No entanto, pesquisas pautadas em investigações sobre as estratégias adotadas pelos alunos na construção de modelos matemáticos apontam que estudantes podem utilizar estratégias diversas. Resultados de pesquisas fundamentam a convicção de que as estratégias dos alunos podem ser condicionadas pelas sugestões ou direcionamentos do professor ou, ainda, pelo conhecimento prévio dos alunos acerca do assunto (OLIVEIRA; BARBOSA, 2007). Outro resultado identificou que os alunos podem adotar uma estratégia inversa àquelas recomendadas pelo professor (ARAÚJO; BARBOSA, 2005). Tudo isso, depende das opções e escolhas adotadas pelos alunos, podendo eles legitimar ou não a fala do professor. A partir dessas circunstâncias, o planejamento do professor poderá sofrer alterações ou não.
Em síntese, essa discussão difere das outras analisadas nos extratos anteriores, porém trata-se do mesmo propósito da discussão relacionada ao convite inicial de uma atividade de modelagem, ou seja, refere-se ao planejamento das ações dos professores para a implementação do ambiente de modelagem na prática pedagógica.
6.4 A elaboração da situação-problema
No segundo momento do encontro, os professores apresentaram à formadora o esboço de seu planejamento do ambiente de modelagem. A seguir, apresentamos as discussões no planejamento de dois professores, Enzo e Taís. O tema da atividade do professor Enzo referia-se à média da altura estabelecida para um jogador de basquetebol, e o tema da professora Taís mencionava a possibilidade de ganhar na Mega-Sena ou na Loteria.
Inicialmente, apresentamos as discussões no planejamento do ambiente de modelagem do professor Enzo com a formadora. Nessa discussão, o professor questionou a formadora em relação à ausência de questão sociocrítica na situação-problema:
(1) Enzo: Meu tema é Basquete.
(2) Liza: Hum.
(3) Enzo: E trabalharei com eles assim, foi mais educacional mesmo, eu já sabia o conteúdo. Para trabalhar com números irracionais na forma decimal, entendeu? Por que eu ia pegar a seleção brasileira de um ano que foi o destaque, pegar as alturas deles. Pegar a seleção de 2003 que também foi destaque com as alturas deles e fazer uma comparação. Calcular a média da altura dos jogadores e tal, depois fazer uma relação dos anos, desse tipo, só que aí, quer dizer, a situação-problema como eu fiz, não estou gostando. É assim: se existe uma média estabelecida para jogar na seleção brasileira de basquetebol.
(4) Liza: É, está muito...
(5) Enzo: Não tem a ver com... Determine a média, aí eu pedia pra eles calcularem com a altura deles. Entendeu? Em relação à altura deles, por que eles jogam basquete lá na escola. E depois pra ver se... [...] Para calcular a média, para eles calcularem a média. Alguma coisa para eles. Sim, mas o que de sociocrítico tem a ver aqui?

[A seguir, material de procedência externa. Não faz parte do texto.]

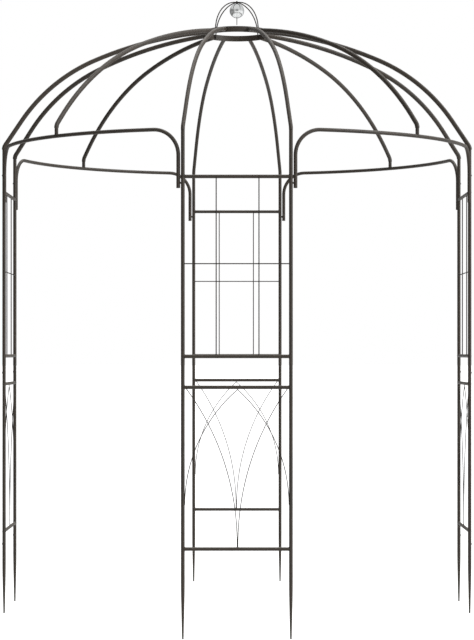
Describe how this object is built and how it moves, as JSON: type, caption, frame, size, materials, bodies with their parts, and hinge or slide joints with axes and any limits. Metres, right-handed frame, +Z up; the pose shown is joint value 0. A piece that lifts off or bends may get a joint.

(6) Liza: Sociocrítico... Eu acho que pode ser a questão da altura. Não sei se a altura tem a ver com a questão, também, não é? Não sei. Social...
(7) Enzo: Podia olhar se... Não sei! Por que oh! No meu texto inicial tem falando assim, que o basquete...
(8) Liza: Por exemplo, eu acho que tu podes pegar, por exemplo, o quê que o...
(9) Enzo: O basquete, economicamente, é bastante barato.
(10) Liza: É. Pois é! Tu podes...
(11) Enzo: Ele pode ser praticado ao ar livre, em praças, escolas.
(12) Liza: É. Acho que tu podes ver por que...
(13) Enzo: Qualquer lugar.
(14) Liza: Por exemplo, não tem...
(15) Enzo: Não tem muito dinheiro.
(16) Liza: Tu podes pegar, sabe o quê? No Ministério do Esporte, o quanto é o gasto... O gasto com basquete, com futebol, com não sei o que...
Nesse extrato, o professor Enzo (3) afirmou que seu objetivo em elaborar a atividade e a situação-problema foi abordar conteúdos matemáticos. Em seguida, Enzo (5) apontou uma possível relação do tema com o cotidiano dos alunos e, com base nisso, identificou ações dos alunos frente a um conteúdo matemático. No entanto, o professor não conseguiu localizar questões sociocríticas decorrentes da situação-problema. Nesse caso, Enzo não assinalou elementos da situação-problema que despertassem nos estudantes o interesse de discussão crítica sobre o tema.
Posteriormente, a formadora Liza (6) apontou um elemento que podia gerar um debate social, apesar de não ter clareza se esse elemento apresentado tem relação com as questões. A partir de então, o professor Enzo (7, 9, 11, 13 e 15), identificou e citou outros elementos que envolvem a prática do basquete e que estavam no texto inicial da atividade. A formadora Liza (16) sugeriu, também, a busca de outros dados para a atividade a fim de alimentar um debate social. Nesse caso, a atividade, a situação-problema e os exemplos citados e propostos pelo professor Enzo, bem como as sugestões da formadora não forneceram elementos que propiciassem um debate social. Podemos considerar que a falta de elementos que possam gerar debates sociais na situação-problema da atividade do professor Enzo foi consequência do propósito inicial que ele estabeleceu para a atividade, ou seja, o conteúdo matemático. Particularmente, o professor operacionalizou a atividade e a situação-problema de acordo com o conteúdo a ser abordado, o que dificultou a abordagem de questões sociocríticas.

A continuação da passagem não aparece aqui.